**Task details:**
Write out the whole of the material exactly.

______________________________

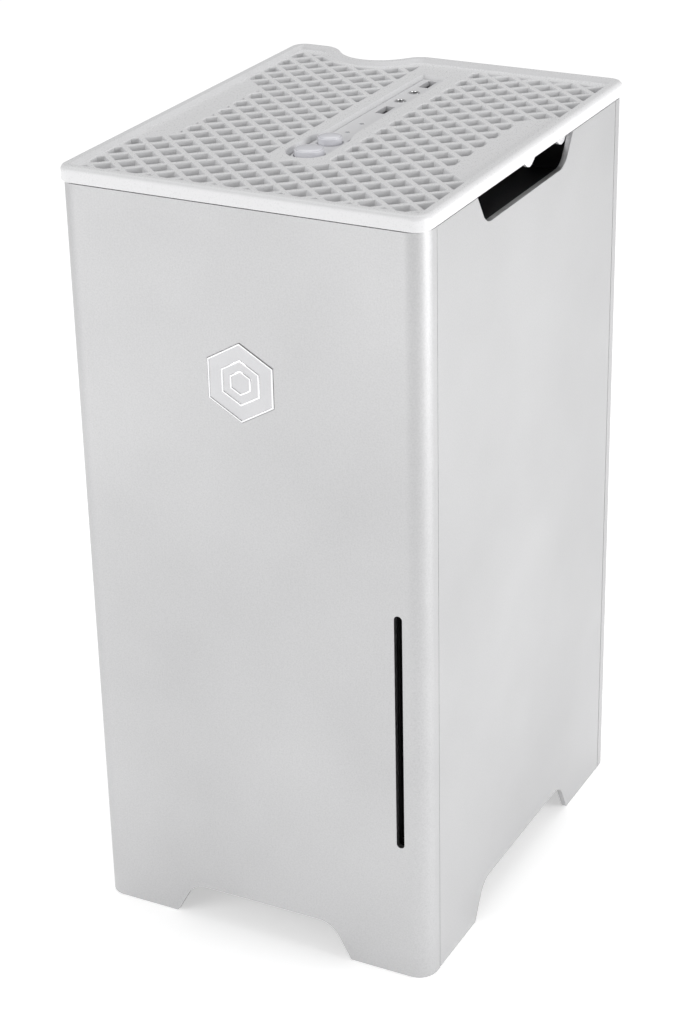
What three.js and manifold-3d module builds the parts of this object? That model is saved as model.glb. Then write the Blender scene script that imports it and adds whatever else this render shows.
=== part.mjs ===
// A compact desktop computer tower with its board turned a quarter round, so that the ports face up
// under a lift-off lattice cover and the air goes in at the bottom and out at the top.
// Millimetres. +X is right as seen from the front, +Y is back, +Z is up.
// The origin is on the floor, under the middle of the tower.

import * as THREE from "three";
import { mergeVertices } from "three/addons/utils/BufferGeometryUtils.js";
import Module from "manifold-3d";

const wasm = await Module();
wasm.setup();

// ---------------------------------------------------------------- driving dimensions

// Overall
const WIDTH = 188;
const DEPTH = 238;
const HEIGHT = 397;

// Outer skins
const COVER_OVERHANG = 0.5; // the cover's edge past the skins, each side
const COVER_RISE = 7.8; // from the skins' top edge to the top of the cover's rim
const COVER_GAP = 0.5; // shadow gap under the cover
const PAD_PROUD = 0.6; // the rubber pads past the skins' lower edge
const SKIN = 3; // aluminium thickness
const CORNER_RADIUS = 10;
const CORNER_RETURN = 13; // how far the front and rear skins wrap round the sides
const SEAM = 0.5; // gap between a wrapped skin and a side skin
const FIT = 0.4; // gap between pieces that are fitted together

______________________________

**Result of the exercise:**
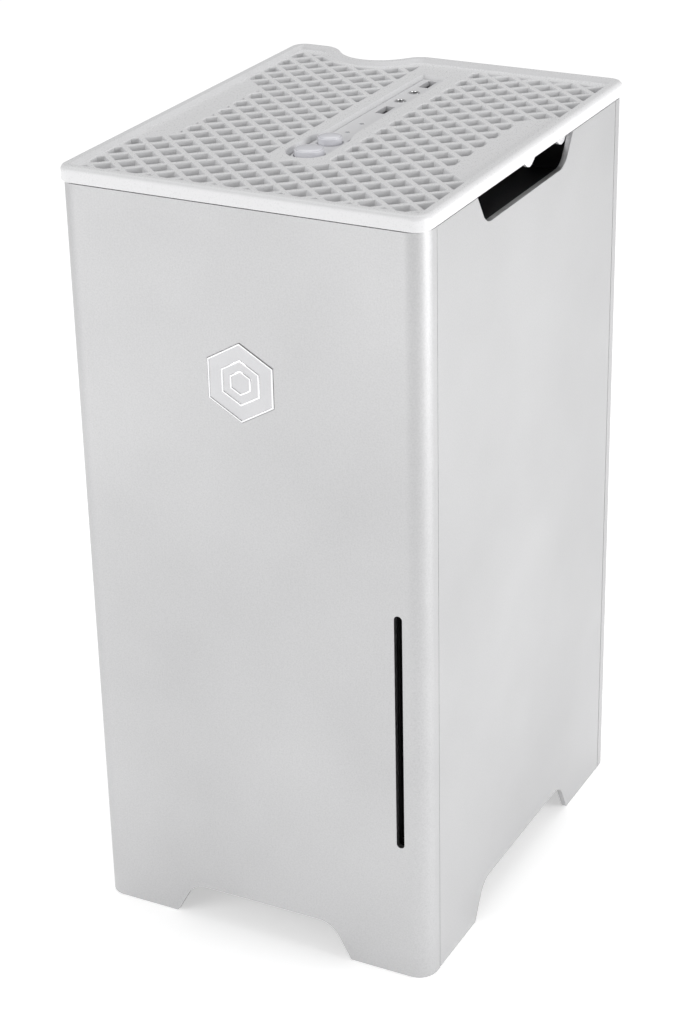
What three.js and manifold-3d module builds the parts of this object? That model is saved as model.glb. Then write the Blender scene script that imports it and adds whatever else this render shows.
=== part.mjs ===
// A compact desktop computer tower with its board turned a quarter round, so that the ports face up
// under a lift-off lattice cover and the air goes in at the bottom and out at the top.
// Millimetres. +X is right as seen from the front, +Y is back, +Z is up.
// The origin is on the floor, under the middle of the tower.

import * as THREE from "three";
import { mergeVertices } from "three/addons/utils/BufferGeometryUtils.js";
import Module from "manifold-3d";

const wasm = await Module();
wasm.setup();

// ---------------------------------------------------------------- driving dimensions

// Overall
const WIDTH = 188;
const DEPTH = 238;
const HEIGHT = 397;

// Outer skins
const COVER_OVERHANG = 0.5; // the cover's edge past the skins, each side
const COVER_RISE = 7.8; // from the skins' top edge to the top of the cover's rim
const COVER_GAP = 0.5; // shadow gap under the cover
const PAD_PROUD = 0.6; // the rubber pads past the skins' lower edge
const SKIN = 3; // aluminium thickness
const CORNER_RADIUS = 10;
const CORNER_RETURN = 13; // how far the front and rear skins wrap round the sides
const SEAM = 0.5; // gap between a wrapped skin and a side skin
const FIT = 0.4; // gap between pieces that are fitted together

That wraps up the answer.